Bufferbloat turned out to be pervasive in home routers, cable modems, and DSL equipment. Vendors had added large buffers to hide packet loss (which looks bad in benchmarks) without considering the latency consequences. The fix, broadly, is smarter active queue management like CoDel rather than simply throwing more buffer space at the problem.

The Bigger Picture

Every time you use the internet, your packets are navigating dozens of these queuing decisions across multiple routers. The remarkable thing is how well it works given the complexity. A packet traveling from New York to London passes through roughly ten to fifteen routers, each one making independent forwarding and queuing decisions in microseconds, with no global coordinator.

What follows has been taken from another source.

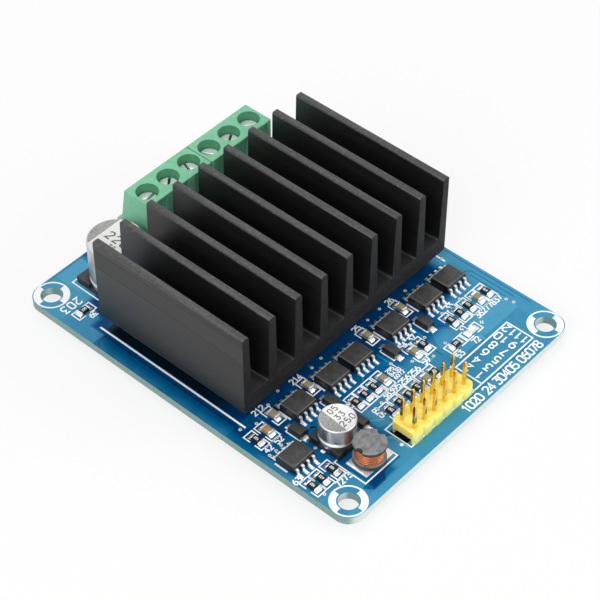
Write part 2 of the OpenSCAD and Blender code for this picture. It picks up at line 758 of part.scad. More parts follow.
// Copper winding between the discs, with the outer turns of wire showing as rings
module inductor_winding() {
    low = inductor_pad_t + disc_t;
    high = inductor_h - disc_t;
    wire_r = (high - low) / winding_turns / 2;
    color("chocolate") on_board(inductor_spot) rotate_extrude() {
        translate([post_d / 2, low]) square([winding_d / 2 - wire_r - post_d / 2, high - low]);
        for (i = [0:winding_turns - 1])
            translate([winding_d / 2 - wire_r, low + (2 * i + 1) * wire_r]) circle(wire_r);
    }
}

// Ceramic block with two metal ends, along Y
module two_ended(h) {
    translate([-small_w / 2 + end_step, -small_l / 2, 0])
        cube([small_w - 2 * end_step, small_l, h - end_step]);
    for (side = [-1, 1])
        translate([0, side * (small_l - end_l) / 2, h / 2]) cube([small_w, end_l, h], center = true);
}

module chip_capacitors() {
    color("tan") for (spot = capacitor_spots) on_board(spot) two_ended(capacitor_h);
}

module chip_resistors() {
    color("black") {
        for (spot = resistor_spots) on_board(spot) two_ended(resistor_h);
        for (spot = crosswise_resistor_spots) on_board(spot, 90) two_ended(resistor_h);
    }
}

// Lamp: a clear block on a two ended base
module indicator_led() {
    base_h = 0.3;
    lens_h = 0.8;
    lens_l = 1.3;
    color("white") on_board(led_spot, 90) {
        two_ended(base_h);
        translate([-small_w / 2 + end_step, -lens_l / 2, 0]) cube([small_w - 2 * end_step, lens_l, lens_h]);
    }
}

// Cones of solder under the board, each closed round a square pin or a flat tail
module solder_joints() {
    bottom = -board_t - joint_h;
    color("silver") {
        for (spot = pin_spots()) on_board(spot) difference() {
            translate([0, 0, bottom]) cylinder(h = joint_h, r1 = pin_w, r2 = joint_r);
            translate([0, 0, bottom]) cube([pin_w, pin_w, 4 * joint_h], center = true);
        }
        for (i = [0:pole_count - 1]) on_board(tail_spot(i)) difference() {
            translate([0, 0, bottom]) cylinder(h = joint_h, r1 = tail_w * 0.7, r2 = joint_r);
            translate([0, 0, bottom]) cube([tail_w, strip_t, 4 * joint_h], center = true);
        }
    }
}

circuit_board();
heatsink();
thermal_pad();
terminal_housing(-1);  // terminal_housing_left
terminal_housing(1);  // terminal_housing_right
for (i = [1:2 * transistor_columns])
    transistor(i);
for (i = [1:pole_count]) {
    terminal_screw(i - 1);
    terminal_cage(i - 1);
    terminal_contact(i - 1);
}
header_body();
header_pins();
regulator_chip();
for (i = [1:len(driver_chip_spots)])
    driver_chip(i);
for (i = [1:len(diode_spots)])
    diode(i);
bulk_capacitor_can();
bulk_capacitor_base();
filter_capacitor_can();
filter_capacitor_base();
capacitor_tabs();
inductor_core();
inductor_winding();
inductor_pads();
chip_capacitors();
chip_resistors();
indicator_led();
solder_joints();
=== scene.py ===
"""Looks for a two channel motor driver module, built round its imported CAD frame.

Lengths in the classes are millimetres, places on the board are measured from the front left
mounting hole, and every mesh is made in metres in the frame's own axes.
"""

import json
import logging
import math
from dataclasses import dataclass
from enum import Enum
from typing import Callable, Iterable, Sequence

import bmesh
import bpy
from mathutils import Matrix, Vector


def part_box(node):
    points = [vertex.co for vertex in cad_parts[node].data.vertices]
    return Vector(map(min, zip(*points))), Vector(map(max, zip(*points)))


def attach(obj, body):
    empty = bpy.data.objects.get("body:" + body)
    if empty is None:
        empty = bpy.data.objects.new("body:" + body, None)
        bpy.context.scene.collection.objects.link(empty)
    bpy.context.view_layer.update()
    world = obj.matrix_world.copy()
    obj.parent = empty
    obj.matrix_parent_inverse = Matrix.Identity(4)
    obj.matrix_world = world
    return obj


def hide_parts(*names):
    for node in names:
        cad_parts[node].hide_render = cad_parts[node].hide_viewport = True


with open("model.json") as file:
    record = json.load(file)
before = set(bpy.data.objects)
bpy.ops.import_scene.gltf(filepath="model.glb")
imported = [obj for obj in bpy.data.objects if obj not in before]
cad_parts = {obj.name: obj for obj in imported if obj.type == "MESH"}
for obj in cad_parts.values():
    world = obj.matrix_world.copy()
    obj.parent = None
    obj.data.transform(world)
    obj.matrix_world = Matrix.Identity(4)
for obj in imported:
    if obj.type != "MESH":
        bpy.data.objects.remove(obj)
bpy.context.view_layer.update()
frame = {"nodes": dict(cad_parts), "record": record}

MM = 0.001
ROOT = "module"
log = logging.getLogger("motor_driver_module")

HOLES = next(mount for mount in frame["record"]["mounts"] if mount["name"] == "board_holes")["dims"]
HOLE_SPAN = (HOLES["spacing_x_mm"], HOLES["spacing_y_mm"])
CHIPS = ("regulator_chip", *(f"driver_chip_{number}" for number in range(1, 7)))
DIODES = tuple(f"diode_{number}" for number in range(1, 6))
TRANSISTORS = tuple(f"transistor_{number}" for number in range(1, 9))

Point = tuple[float, float]
Colour = tuple[float, float, float]


def srgb(red: int, green: int, blue: int) -> Colour:
    """Turns an 8 bit display colour into the linear values that shaders take.

    Args:
        red: Red, 0 to 255.
        green: Green, 0 to 255.
        blue: Blue, 0 to 255.

    Returns:
        The three linear values.
    """

    def linear(value: float) -> float:
        """One channel, from display to linear."""
        value /= 255
        return value / 12.92 if value <= 0.04045 else ((value + 0.055) / 1.055) ** 2.4

    return linear(red), linear(green), linear(blue)


# Finishes


class Grain(Enum):
    """How a finish's fine pattern runs."""

    EVEN = (1.0, 1.0, 1.0)
    ALONG_Y = (1.0, 0.02, 1.0)
    ALONG_X = (0.02, 1.0, 1.0)


class NodeSheet:
    """A node tree, with short ways to add nodes and links to it."""

    def __init__(self, tree: bpy.types.NodeTree) -> None:
        """Takes the tree to add to."""
        self.tree = tree

    def node(self, kind: str, **settings: object) -> bpy.types.Node:
        """Adds a node and sets the given attributes on it.

        Args:
            kind: The node's type name.
            settings: Attributes and their values.

        Returns:
            The node.
        """
        made = self.tree.nodes.new(kind)
        for key, value in settings.items():
            setattr(made, key, value)
        return made

    def join(self, output: bpy.types.NodeSocket, target: bpy.types.NodeSocket) -> None:
        """Links an output to an input."""
        self.tree.links.new(output, target)

    def math(
        self, operation: str, first: object, second: object, clamp: bool = False
    ) -> bpy.types.NodeSocket:
        """A Math node on two sockets or numbers.

        Args:
            operation: The node's operation.
            first: A socket or a number.
            second: A socket or a number.
            clamp: Whether the result is held between 0 and 1.

        Returns:
            The result's output.
        """
        made = self.node("ShaderNodeMath", operation=operation, use_clamp=clamp)
        for value, target in zip((first, second), made.inputs):
            if isinstance(value, bpy.types.NodeSocket):
                self.join(value, target)
            else:
                target.default_value = value
        return made.outputs[0]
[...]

The tradeoffs involved (fairness vs. priority, throughput vs. latency, simplicity vs. sophistication) don’t have universal right answers. A router in a data center serving financial transactions has different priorities than a router at a residential ISP handling a mix of gaming, streaming, and video calls. The algorithms described here aren’t defaults baked into every router; they’re choices that network engineers make deliberately, with real consequences for the traffic that flows through them.

Understanding this makes the occasional sluggishness of your internet connection less mysterious. It’s usually not a broken link or a failed server. It’s a queue, somewhere, doing exactly what it was designed to do.